Asked what she would have done if she was forced to spend only the $375 allotted, Foley said she’d eliminate the few fruits and veggies she purchased and stick mainly to noodles and starchy foods.

“And I’d probably rely on the school breakfast programs for the children and go to the food bank,” she said.

Many on assistance end up at the Sunshine Coast Food Bank in Sechelt, where coordinator Dale Sankey said 640 households are registered.

Last year the food bank gave out food 12,359 times to 1,223 individuals, but the amount in the bags is getting smaller as the cost of food goes up and donations dwindle.

Typically the food bank gets a boost around Christmas time, but right now there’s not much on the shelves.

“Until we start getting donations from people’s gardens, it’s pretty lean,” said food bank volunteer Shelley Grainger.

Even when the shelves are full, however, the food bank is supposed to be a Band-Aid solution to help people get through, not act as a replacement for a family’s grocery needs.

One bag of items is meant to supplement a family for about three days, Sankey explained.

“No food bank is there to support all 100 per cent of the food,” she said.

So with assistance levels too low for nutritious food to be purchased and the food bank unable to meet everyone’s needs, Foley suggests people get active on two levels to create change.

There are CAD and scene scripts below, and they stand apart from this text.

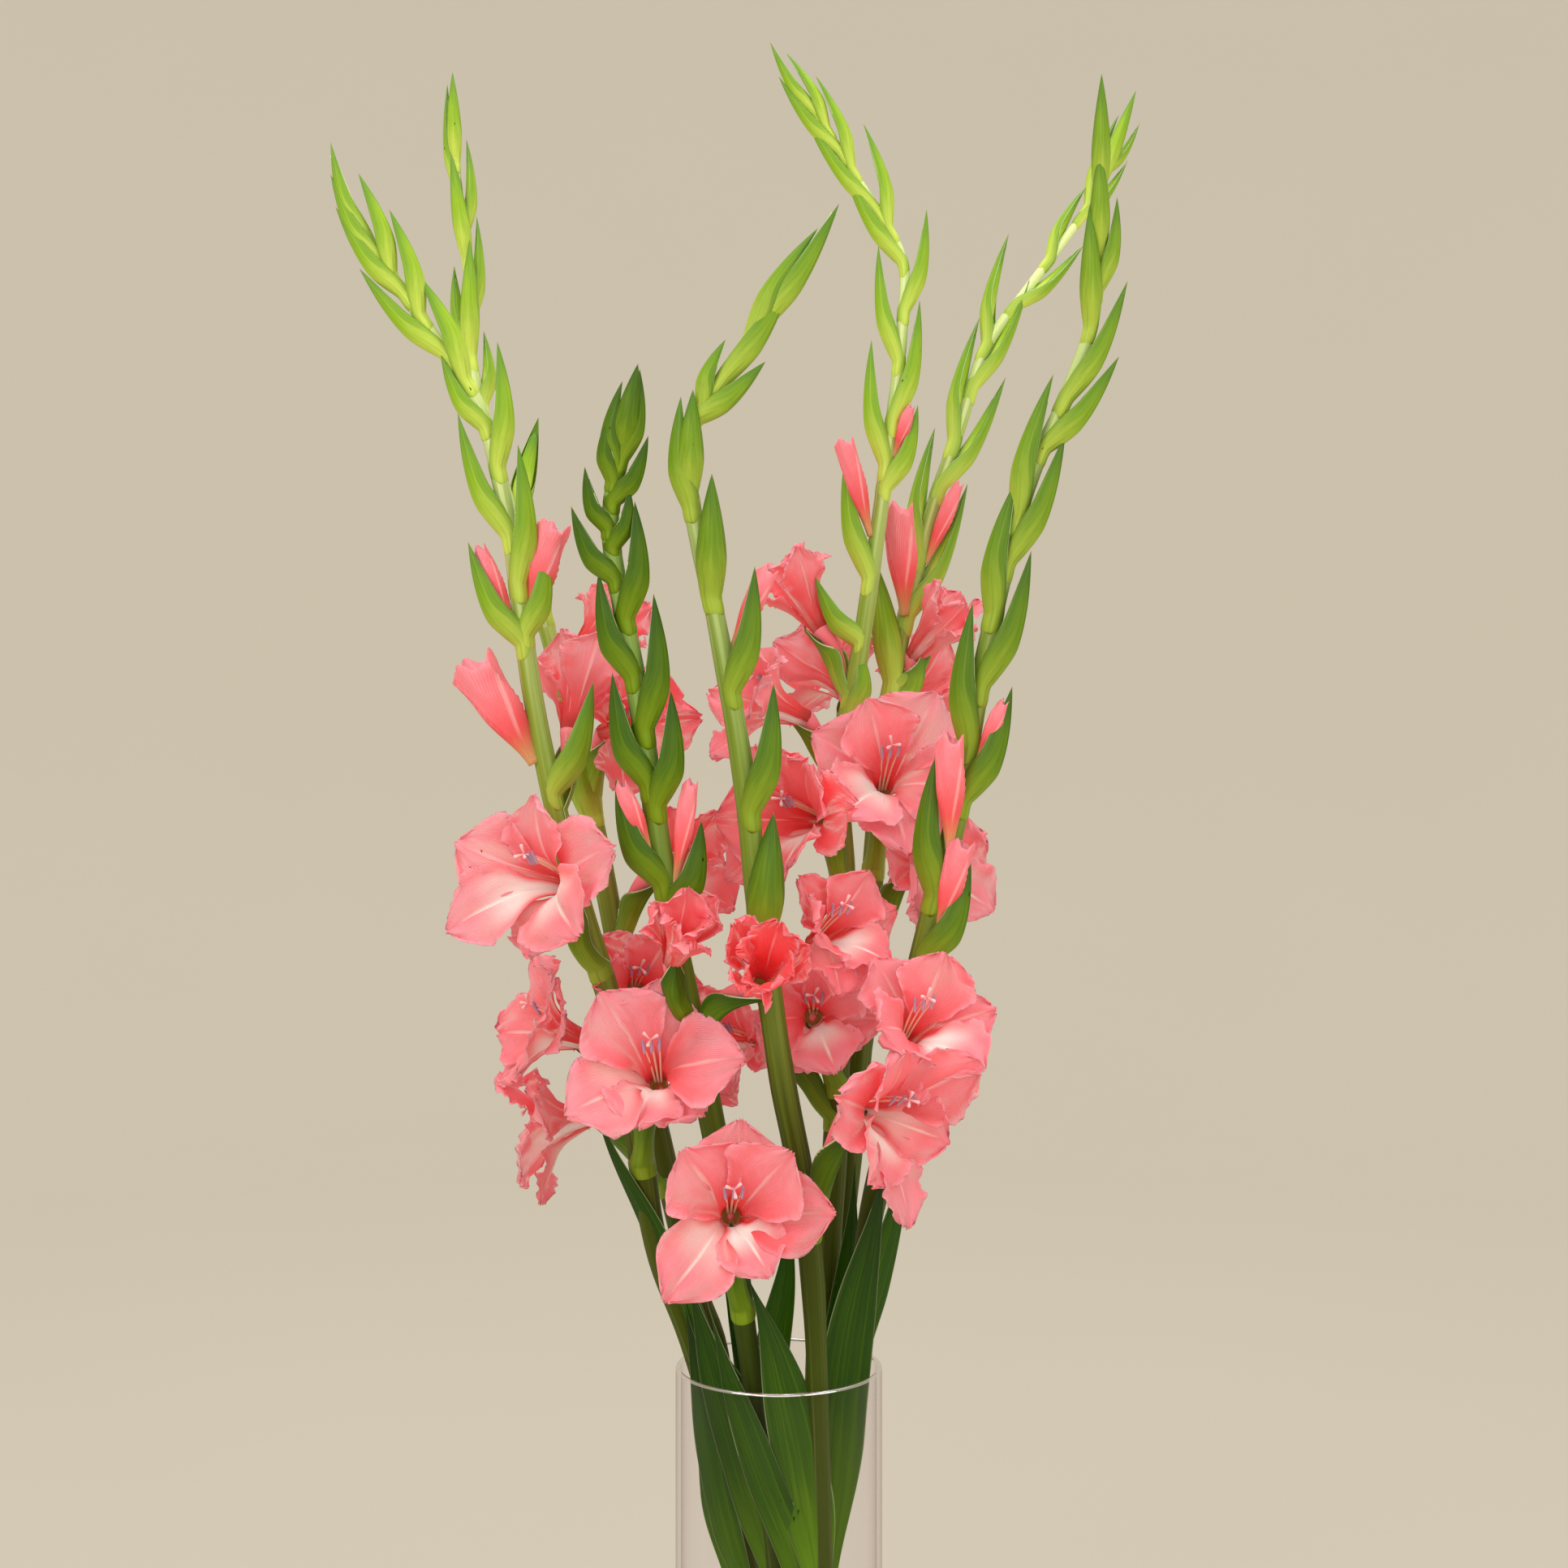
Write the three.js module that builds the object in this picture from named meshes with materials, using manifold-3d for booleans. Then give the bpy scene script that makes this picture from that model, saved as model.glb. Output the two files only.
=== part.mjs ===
// Seven cut gladiolus spikes standing in a clear glass cylinder vase of water.
// Millimetres, +Z up, +X to the right and -Y towards the viewer of the front view.
// The origin is the centre of the vase's base, on the surface that it stands on.
import * as THREE from "three";
import { mergeGeometries } from "three/addons/utils/BufferGeometryUtils.js";
import Module from "manifold-3d";

const wasm = await Module();
wasm.setup();

// The vase, and the water in it.
const VASE_RADIUS = 60;
const VASE_HEIGHT = 300;
const VASE_WALL = 3;
const VASE_BASE = 10;
const VASE_SIDES = 32;
const WATER_LEVEL = 140;

// The front view is drawn from this point, so what lies deeper is drawn smaller.
const EYE = new THREE.Vector3(3, -1220, 638);

// Clearance between pieces, and how much a piece is grown to cut its clearance from another.
const CLEARANCE = 0.3;
const GROWN = CLEARANCE + 0.05;
// Points closer together than this are one point.
const SAME_POINT = 1e-3;

// Stems: radius at the foot, above the rim where leaf sheaths wrap them, and at the tip; the share of
// the length from which they come to a point; the heights between which they swell and taper; and
// their facets.
const STEM_FOOT_RADIUS = 5.6;
const STEM_WIDE_RADIUS = 7.4;
const STEM_TIP_RADIUS = 1.5;
const STEM_POINT_FROM = 0.93;
const SWELL_FROM = 260;
const SWELL_TO = 420;
const TAPER_FROM = 400;
const TAPER_TO = 1240;
const STEM_SIDES = 6;
const STEM_STEPS = 12;

// Bracts, the green sheaths that clasp the stem and hold each floret: half width on a stem of no
// radius, what each millimetre of the stem's radius adds, and the keel's reach against that.
const BRACT_HALF_WIDTH = 1.6;
const BRACT_STEM_SHARE = 1.3;
const BRACT_KEEL = 1.12;
const BRACT_BACK = 1.4;
const BRACT_BULGE = 1.4;
const BRACT_SIDES = 4;
const BRACT_STEPS = 3;
const BRACT_LENGTH = 56;
// The sheath of an open floret: its room outside the tube, its breadth against the tube's, its reach
// outwards and inwards, its root's half width and drop below the floret's root, and how far its tip
// stands past the tube's mouth.
const SPATHE_ROOM = 1.4;
const SPATHE_BREADTH = 1.15;
const SPATHE_KEEL = 2.6;
const SPATHE_BACK = 0.7;
const SPATHE_ROOT = 3;
const SPATHE_DROP = 8;
const SPATHE_TIP = 8;

// Florets: six petals that grow from the ring at the mouth of a tube, three inside three.
const PETALS = 6;
const PETAL_ROWS = { plain: 3, fine: 4 };
const PETAL_THICKNESS = 0.8;
const PETAL_WIDTH = 0.37;
const THROAT_ANGLE = 0.16;
const TUBE_ROOT_RADIUS = 3;
const RING_RADIUS = 5.2;
const WHORL_STEP = 1.5;
const RUFFLE = 3.6;
const BUD_SIDES = 6;
const BUD_STEPS = 3;

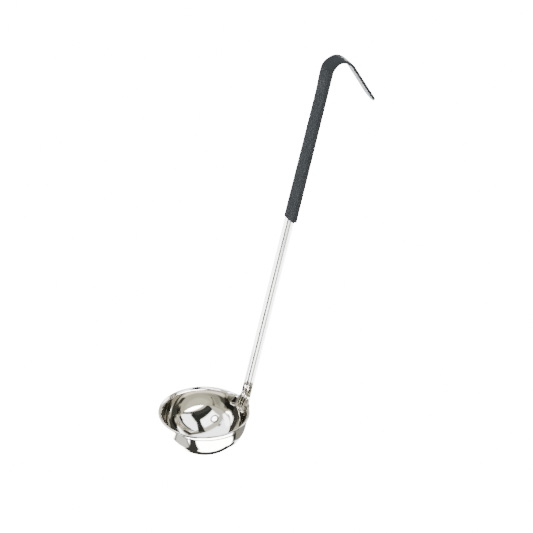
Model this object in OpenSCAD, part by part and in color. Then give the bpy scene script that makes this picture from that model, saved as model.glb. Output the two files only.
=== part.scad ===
// Small serving ladle: a bowl, neck, ribbed strap handle and hook pressed from one sheet of
// stainless steel, with a plastic grip sleeve over the upper handle and the hook.
// The bowl stands on +Z with the centre of its flat underside at the origin. The handle is on +X.

/* [Bowl] */
// Outside diameter of the rim, over its turned-out lip
rim_d = 68; // [60:1:90]
// How far the lip stands out from the bowl's wall
lip_w = 1.5; // [1:0.1:2.5]
// Diameter of the flat underside
base_d = 12; // [8:1:20]
// Height of the bowl, from its underside to the top of the lip
bowl_h = 31; // [26:1:42]
// How far the lip turns outward from upright, in degrees
lip_turn = 75; // [60:5:85]

/* [Sheet] */
// Thickness of the steel sheet
steel_t = 1.2; // [0.9:0.1:1.6]

/* [Neck] */
// How far outside the rim the middle of the strap passes, at the rim's level
neck_out = 2; // [1:0.2:4]
// How far below the rim the wall starts to swell into the neck
neck_drop = 10; // [7:0.5:14]
// Height along the strap at which the neck ends and the plain strap begins
neck_rise = 5; // [4:0.5:9]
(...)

“I would like people to pressure the government to raise the rates by writing to their provincial MLA or to the Ministry of Social Development and Social Innovation,” Foley said.

At a grass roots level Grainger suggests people “plant a row for the food bank” when they plant their gardens this year.

“People can also purchase the $2 Share BC coupons at any grocery store and 100 per cent of that money goes to the local food bank,” Sankey said. “If 100 people decided they’d do that, we’d get $1,200 a month and we can buy a lot of food with that.”

The Dietitians of B.C. are also pressing the government for change. They produced a report in 2011 that details a decade of the rising cost of food in B.C., and in October of last year they sent a submission to the Auditor General. That submission called for all British Columbians to “have access to a healthy diet, including those receiving social assistance.”

The submission links the need for a poverty reduction strategy to address the issue and notes B.C. is one of only two provinces in Canada without one.

Assistance levels in B.C. have not been raised since 2007.